== TASK GOAL ==
In the records below, find the line with "Write part 2 of" and the line with "outer, inner = at"; return exactly those lines and every line between them.

== RECORDS SHOWN ==
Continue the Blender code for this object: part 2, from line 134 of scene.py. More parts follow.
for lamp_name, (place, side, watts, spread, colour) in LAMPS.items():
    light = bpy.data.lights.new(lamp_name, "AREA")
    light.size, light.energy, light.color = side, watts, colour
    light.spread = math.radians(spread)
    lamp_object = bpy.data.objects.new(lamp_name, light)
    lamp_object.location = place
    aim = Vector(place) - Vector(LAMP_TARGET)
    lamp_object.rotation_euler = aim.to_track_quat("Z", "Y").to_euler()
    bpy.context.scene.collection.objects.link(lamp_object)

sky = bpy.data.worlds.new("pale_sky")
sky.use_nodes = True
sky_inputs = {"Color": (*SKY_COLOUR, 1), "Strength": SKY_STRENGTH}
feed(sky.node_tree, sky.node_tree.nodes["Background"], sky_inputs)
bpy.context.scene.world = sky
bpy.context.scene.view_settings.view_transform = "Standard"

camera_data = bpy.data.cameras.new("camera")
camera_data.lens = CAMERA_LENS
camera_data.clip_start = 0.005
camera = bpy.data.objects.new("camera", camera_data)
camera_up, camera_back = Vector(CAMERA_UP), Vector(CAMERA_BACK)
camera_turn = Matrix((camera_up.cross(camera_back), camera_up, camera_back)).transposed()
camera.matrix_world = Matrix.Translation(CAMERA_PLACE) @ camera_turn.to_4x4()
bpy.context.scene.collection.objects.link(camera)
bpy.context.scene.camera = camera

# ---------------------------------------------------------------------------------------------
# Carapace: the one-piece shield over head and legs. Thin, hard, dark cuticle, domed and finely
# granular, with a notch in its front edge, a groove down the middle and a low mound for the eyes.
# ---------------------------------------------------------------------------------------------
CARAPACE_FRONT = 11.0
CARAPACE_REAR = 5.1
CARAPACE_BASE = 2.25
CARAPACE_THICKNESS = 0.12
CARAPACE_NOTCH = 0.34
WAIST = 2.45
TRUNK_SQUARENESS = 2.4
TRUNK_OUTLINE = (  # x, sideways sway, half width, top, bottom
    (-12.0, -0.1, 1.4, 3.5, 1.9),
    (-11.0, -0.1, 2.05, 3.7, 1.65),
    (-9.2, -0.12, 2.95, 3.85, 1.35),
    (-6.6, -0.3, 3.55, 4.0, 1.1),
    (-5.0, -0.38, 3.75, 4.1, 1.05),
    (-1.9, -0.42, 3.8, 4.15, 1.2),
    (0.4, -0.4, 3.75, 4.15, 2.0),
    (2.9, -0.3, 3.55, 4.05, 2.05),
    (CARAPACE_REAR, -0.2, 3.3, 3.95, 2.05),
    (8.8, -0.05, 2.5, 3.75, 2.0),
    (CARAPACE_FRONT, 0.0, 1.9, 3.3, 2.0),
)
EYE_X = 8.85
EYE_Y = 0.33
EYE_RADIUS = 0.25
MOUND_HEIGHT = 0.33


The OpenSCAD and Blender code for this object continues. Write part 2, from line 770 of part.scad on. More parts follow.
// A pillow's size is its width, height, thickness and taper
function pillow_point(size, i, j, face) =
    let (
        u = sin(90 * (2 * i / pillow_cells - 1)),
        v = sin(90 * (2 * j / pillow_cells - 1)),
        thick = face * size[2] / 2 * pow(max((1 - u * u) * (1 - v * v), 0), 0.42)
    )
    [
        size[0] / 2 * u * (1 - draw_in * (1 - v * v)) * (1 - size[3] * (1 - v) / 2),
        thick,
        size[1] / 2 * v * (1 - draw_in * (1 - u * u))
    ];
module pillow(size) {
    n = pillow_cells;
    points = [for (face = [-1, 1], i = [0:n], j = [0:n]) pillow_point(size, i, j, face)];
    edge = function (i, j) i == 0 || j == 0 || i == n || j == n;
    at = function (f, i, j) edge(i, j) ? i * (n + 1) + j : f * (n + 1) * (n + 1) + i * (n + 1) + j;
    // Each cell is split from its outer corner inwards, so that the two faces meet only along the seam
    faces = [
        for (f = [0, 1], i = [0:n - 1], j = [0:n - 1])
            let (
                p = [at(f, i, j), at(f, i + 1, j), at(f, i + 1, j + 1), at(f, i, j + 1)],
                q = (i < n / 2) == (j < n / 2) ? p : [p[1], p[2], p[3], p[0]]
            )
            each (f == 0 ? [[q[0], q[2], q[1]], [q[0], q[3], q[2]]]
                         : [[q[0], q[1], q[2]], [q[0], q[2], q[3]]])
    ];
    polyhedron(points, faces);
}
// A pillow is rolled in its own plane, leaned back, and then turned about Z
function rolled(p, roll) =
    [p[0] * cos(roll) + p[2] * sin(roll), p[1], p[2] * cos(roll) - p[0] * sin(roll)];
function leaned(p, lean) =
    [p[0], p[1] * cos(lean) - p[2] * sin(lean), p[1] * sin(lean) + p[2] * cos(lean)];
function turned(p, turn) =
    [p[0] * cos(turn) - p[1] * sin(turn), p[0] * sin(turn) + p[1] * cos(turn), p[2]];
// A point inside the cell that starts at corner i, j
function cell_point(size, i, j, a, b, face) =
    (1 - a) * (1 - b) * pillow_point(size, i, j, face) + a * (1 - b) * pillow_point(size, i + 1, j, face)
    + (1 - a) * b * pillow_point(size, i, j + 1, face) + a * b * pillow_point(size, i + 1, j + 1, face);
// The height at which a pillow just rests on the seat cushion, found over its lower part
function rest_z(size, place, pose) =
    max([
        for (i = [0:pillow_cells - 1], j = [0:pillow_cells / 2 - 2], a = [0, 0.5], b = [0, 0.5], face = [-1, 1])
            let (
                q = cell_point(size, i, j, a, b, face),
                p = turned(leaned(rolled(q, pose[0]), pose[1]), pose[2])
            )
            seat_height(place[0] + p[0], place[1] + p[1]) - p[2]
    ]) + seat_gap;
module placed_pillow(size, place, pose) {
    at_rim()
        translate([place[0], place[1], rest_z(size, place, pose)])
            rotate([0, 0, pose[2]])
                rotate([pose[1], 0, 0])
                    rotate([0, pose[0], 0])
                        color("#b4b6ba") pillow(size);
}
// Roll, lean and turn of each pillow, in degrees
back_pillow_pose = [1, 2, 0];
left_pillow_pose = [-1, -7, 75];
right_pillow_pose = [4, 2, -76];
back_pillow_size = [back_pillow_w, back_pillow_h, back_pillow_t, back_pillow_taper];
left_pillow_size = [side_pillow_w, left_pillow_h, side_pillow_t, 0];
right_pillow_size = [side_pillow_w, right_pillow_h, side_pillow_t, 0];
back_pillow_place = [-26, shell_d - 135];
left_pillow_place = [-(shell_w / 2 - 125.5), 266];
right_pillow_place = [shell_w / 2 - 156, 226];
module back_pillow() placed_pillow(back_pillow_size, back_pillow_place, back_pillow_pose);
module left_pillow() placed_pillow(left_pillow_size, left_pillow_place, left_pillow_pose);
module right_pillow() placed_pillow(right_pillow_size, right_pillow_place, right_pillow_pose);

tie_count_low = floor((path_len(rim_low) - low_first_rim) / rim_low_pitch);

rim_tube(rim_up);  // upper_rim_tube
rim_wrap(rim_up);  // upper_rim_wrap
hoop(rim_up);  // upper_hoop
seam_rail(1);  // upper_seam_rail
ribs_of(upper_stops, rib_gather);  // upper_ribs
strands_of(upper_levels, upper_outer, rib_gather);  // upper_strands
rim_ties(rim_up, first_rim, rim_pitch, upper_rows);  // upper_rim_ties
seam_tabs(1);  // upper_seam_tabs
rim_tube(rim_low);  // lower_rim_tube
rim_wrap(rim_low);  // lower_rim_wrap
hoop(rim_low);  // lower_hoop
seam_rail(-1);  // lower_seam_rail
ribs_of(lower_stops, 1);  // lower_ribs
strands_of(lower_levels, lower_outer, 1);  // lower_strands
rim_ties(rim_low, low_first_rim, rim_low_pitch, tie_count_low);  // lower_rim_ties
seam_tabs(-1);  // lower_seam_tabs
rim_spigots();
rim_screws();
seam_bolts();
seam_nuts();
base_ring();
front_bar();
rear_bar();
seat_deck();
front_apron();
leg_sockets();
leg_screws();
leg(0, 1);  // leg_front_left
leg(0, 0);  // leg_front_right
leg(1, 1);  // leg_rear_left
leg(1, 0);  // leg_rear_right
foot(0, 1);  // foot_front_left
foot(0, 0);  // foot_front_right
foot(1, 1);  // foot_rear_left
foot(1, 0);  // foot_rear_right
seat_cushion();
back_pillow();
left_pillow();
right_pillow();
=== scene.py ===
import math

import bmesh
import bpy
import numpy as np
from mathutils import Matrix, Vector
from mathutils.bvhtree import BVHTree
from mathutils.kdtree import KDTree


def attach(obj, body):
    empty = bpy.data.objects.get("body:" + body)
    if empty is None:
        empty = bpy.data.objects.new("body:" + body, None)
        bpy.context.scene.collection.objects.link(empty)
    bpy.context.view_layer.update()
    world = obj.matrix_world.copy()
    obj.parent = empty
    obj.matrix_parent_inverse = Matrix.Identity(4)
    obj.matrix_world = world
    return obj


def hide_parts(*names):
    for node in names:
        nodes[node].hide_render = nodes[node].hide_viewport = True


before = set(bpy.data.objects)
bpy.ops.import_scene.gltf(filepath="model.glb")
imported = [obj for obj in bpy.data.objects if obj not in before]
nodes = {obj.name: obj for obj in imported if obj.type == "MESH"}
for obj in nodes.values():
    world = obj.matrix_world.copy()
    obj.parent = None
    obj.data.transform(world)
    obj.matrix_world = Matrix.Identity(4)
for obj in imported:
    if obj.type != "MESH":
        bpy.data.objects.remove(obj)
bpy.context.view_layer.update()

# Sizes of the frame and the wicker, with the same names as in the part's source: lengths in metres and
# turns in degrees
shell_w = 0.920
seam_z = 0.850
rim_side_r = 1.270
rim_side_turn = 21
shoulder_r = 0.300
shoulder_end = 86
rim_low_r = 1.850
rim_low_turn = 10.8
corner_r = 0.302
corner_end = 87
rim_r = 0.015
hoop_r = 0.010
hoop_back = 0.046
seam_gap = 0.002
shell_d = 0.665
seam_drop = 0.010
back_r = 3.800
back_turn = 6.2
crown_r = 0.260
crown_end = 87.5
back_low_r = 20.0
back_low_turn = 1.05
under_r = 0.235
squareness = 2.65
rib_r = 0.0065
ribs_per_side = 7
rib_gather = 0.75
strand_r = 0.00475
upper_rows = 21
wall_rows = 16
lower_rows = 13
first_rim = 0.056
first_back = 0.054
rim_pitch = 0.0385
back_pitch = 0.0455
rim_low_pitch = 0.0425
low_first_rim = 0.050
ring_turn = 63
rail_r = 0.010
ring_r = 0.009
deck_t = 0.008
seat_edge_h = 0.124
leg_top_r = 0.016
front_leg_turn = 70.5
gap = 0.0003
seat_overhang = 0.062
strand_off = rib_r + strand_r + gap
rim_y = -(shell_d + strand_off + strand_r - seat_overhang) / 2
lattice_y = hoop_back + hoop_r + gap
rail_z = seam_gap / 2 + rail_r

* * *

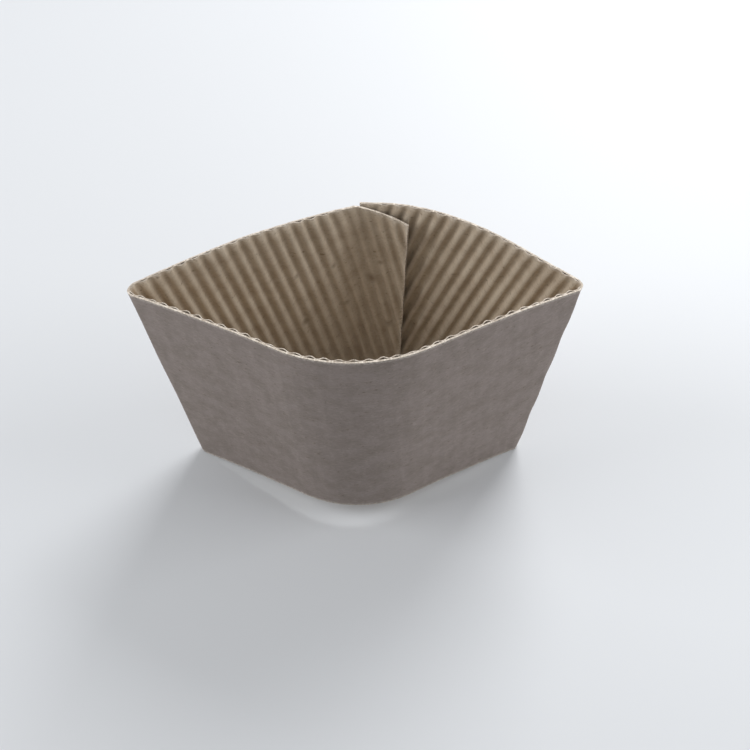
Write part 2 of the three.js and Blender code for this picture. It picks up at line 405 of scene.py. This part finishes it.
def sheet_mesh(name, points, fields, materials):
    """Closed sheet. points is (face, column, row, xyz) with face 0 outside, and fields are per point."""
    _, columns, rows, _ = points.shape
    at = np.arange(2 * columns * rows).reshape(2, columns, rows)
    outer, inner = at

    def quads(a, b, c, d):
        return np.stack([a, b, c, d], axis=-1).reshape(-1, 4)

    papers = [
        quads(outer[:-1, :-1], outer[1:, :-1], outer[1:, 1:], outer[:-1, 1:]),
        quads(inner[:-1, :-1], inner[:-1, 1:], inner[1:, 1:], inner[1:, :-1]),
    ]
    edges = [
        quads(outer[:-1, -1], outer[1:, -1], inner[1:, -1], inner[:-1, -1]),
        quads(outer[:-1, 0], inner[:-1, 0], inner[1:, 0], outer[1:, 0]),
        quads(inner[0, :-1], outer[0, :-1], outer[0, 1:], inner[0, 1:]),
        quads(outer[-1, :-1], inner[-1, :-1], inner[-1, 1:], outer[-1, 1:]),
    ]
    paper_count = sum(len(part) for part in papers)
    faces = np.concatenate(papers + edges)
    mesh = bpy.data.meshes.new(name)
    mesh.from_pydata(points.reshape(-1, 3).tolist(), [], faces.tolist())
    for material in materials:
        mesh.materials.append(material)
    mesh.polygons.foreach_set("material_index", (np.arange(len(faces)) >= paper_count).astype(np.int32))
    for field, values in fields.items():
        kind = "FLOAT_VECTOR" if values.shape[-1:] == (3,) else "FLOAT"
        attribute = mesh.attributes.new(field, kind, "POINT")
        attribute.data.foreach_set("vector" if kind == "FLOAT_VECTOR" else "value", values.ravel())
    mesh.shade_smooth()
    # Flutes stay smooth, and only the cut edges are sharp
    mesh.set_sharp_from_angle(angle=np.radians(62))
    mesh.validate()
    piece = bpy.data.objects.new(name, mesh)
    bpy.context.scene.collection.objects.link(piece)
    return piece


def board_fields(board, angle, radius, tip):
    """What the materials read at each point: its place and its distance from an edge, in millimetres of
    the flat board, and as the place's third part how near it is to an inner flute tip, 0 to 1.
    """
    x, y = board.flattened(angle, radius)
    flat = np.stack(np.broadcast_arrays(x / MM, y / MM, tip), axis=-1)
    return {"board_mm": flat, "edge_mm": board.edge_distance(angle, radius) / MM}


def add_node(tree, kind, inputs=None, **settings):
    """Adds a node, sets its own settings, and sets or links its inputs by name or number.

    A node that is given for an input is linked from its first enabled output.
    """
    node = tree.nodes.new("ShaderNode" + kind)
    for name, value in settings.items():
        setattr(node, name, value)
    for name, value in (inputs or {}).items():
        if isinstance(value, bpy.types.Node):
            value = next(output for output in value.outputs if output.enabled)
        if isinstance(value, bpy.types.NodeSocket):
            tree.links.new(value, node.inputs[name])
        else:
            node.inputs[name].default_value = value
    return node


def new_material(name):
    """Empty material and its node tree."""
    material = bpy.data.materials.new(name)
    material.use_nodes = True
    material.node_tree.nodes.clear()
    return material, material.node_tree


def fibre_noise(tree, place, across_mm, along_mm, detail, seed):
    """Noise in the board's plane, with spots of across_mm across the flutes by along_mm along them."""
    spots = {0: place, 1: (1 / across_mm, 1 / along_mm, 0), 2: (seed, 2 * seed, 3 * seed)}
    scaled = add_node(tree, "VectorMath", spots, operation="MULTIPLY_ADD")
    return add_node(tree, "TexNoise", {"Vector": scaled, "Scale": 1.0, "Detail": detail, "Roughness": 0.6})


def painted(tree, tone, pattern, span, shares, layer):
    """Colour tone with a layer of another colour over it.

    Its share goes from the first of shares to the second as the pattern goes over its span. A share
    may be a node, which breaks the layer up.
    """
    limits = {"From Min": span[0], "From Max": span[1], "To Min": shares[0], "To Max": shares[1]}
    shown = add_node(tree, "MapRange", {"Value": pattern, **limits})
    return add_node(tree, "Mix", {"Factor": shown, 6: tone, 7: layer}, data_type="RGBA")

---

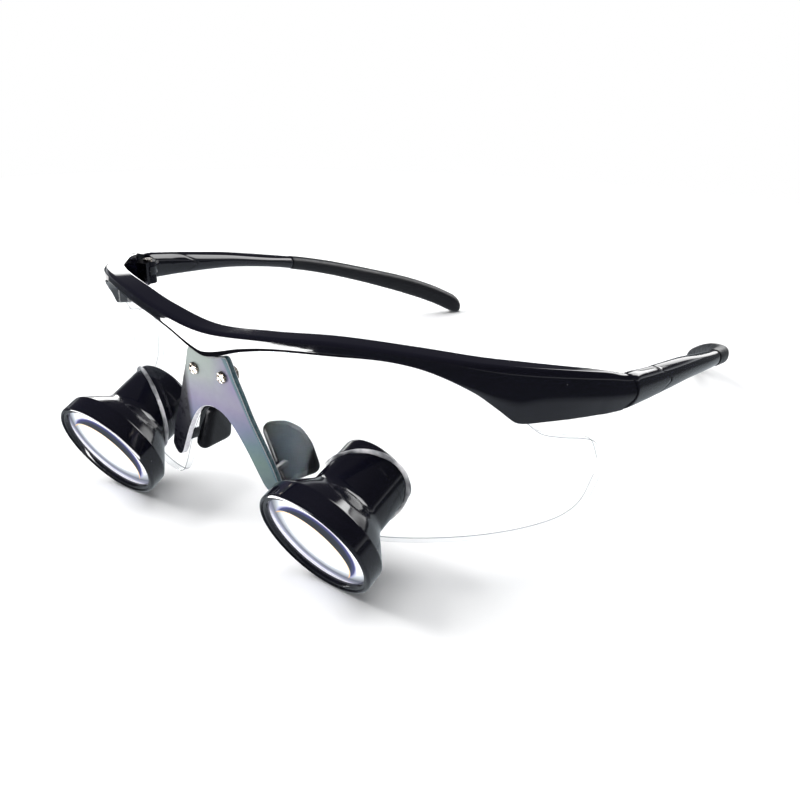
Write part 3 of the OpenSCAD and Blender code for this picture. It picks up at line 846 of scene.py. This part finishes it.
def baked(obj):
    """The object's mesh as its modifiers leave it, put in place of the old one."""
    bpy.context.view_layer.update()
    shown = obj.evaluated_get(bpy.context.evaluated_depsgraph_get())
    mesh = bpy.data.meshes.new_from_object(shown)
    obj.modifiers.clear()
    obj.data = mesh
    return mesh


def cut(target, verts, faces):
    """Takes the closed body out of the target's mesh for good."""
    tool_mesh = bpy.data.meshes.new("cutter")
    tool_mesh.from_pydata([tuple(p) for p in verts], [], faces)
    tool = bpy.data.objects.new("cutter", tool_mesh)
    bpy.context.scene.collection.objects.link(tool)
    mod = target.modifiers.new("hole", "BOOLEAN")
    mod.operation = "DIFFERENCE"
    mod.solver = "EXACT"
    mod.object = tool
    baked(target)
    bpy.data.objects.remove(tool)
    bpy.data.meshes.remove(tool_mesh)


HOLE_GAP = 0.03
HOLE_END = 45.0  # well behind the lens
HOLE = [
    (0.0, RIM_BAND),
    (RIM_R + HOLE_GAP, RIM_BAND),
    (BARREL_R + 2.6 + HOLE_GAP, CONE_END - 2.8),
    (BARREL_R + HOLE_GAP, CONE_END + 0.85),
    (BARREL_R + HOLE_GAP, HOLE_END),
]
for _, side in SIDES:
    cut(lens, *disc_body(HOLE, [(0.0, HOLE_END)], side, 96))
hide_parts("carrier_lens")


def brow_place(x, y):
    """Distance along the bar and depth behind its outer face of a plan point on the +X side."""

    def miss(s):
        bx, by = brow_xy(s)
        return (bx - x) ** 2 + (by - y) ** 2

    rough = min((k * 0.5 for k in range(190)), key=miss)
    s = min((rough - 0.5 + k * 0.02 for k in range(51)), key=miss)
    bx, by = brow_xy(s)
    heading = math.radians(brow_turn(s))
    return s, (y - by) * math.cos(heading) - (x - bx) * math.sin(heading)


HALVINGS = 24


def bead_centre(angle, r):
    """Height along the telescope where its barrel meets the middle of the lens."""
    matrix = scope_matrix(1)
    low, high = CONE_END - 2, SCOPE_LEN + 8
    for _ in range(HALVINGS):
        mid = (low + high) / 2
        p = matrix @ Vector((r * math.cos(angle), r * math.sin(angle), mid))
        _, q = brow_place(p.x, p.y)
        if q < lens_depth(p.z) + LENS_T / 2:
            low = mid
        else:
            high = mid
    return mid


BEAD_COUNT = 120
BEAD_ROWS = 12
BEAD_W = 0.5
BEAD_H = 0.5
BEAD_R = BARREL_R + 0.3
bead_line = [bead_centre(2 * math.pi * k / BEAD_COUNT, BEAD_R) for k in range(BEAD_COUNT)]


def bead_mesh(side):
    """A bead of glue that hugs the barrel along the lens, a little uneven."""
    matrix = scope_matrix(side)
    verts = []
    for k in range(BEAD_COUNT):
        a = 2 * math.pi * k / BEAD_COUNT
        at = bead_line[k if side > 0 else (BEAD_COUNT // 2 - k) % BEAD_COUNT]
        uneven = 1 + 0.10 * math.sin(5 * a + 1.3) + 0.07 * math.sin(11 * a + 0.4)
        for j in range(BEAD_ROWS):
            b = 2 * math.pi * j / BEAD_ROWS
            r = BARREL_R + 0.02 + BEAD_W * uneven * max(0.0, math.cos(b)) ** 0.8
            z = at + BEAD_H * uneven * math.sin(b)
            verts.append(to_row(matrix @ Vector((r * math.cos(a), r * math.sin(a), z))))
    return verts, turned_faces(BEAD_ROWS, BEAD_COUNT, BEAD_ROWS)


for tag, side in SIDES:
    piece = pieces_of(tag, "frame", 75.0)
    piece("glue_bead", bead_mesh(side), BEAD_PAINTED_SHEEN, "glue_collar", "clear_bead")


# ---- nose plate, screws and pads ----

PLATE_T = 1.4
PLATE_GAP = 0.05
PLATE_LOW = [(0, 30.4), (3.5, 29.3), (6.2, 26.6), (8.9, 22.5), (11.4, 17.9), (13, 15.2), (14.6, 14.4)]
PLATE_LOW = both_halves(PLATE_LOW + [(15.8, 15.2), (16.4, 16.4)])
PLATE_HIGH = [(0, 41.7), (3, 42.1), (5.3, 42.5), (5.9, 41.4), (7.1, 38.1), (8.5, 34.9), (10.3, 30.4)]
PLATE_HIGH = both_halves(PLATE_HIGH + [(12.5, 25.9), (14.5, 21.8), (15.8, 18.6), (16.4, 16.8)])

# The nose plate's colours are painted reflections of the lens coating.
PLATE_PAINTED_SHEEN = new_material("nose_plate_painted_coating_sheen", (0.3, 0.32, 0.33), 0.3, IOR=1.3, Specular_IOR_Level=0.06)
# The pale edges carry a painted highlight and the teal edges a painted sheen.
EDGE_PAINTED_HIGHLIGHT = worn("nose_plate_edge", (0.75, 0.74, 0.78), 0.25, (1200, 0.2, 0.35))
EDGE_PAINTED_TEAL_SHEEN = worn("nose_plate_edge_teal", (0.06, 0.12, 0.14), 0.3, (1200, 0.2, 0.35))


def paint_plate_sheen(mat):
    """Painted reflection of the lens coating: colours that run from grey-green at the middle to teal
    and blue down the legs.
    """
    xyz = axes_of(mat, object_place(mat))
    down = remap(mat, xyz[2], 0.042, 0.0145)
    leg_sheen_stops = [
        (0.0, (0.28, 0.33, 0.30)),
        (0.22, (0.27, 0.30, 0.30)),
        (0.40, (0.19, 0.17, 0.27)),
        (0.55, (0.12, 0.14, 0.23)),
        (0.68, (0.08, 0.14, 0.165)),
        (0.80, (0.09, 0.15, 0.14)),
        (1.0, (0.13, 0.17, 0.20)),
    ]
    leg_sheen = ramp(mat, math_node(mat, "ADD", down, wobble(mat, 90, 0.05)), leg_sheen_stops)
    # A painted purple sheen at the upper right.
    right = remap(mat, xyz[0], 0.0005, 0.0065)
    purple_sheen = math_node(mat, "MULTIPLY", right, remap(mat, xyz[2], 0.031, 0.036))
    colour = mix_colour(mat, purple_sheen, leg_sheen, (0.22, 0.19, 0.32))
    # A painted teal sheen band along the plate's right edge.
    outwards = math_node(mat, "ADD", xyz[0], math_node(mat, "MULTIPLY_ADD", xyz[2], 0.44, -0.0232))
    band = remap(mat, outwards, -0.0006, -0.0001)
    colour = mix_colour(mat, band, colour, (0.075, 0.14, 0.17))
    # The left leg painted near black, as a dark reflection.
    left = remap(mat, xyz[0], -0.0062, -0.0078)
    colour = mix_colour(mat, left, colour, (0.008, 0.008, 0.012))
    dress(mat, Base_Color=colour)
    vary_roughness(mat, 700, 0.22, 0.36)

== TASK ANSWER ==
Write part 2 of the three.js and Blender code for this picture. It picks up at line 405 of scene.py. This part finishes it.
def sheet_mesh(name, points, fields, materials):
    """Closed sheet. points is (face, column, row, xyz) with face 0 outside, and fields are per point."""
    _, columns, rows, _ = points.shape
    at = np.arange(2 * columns * rows).reshape(2, columns, rows)
    outer, inner = at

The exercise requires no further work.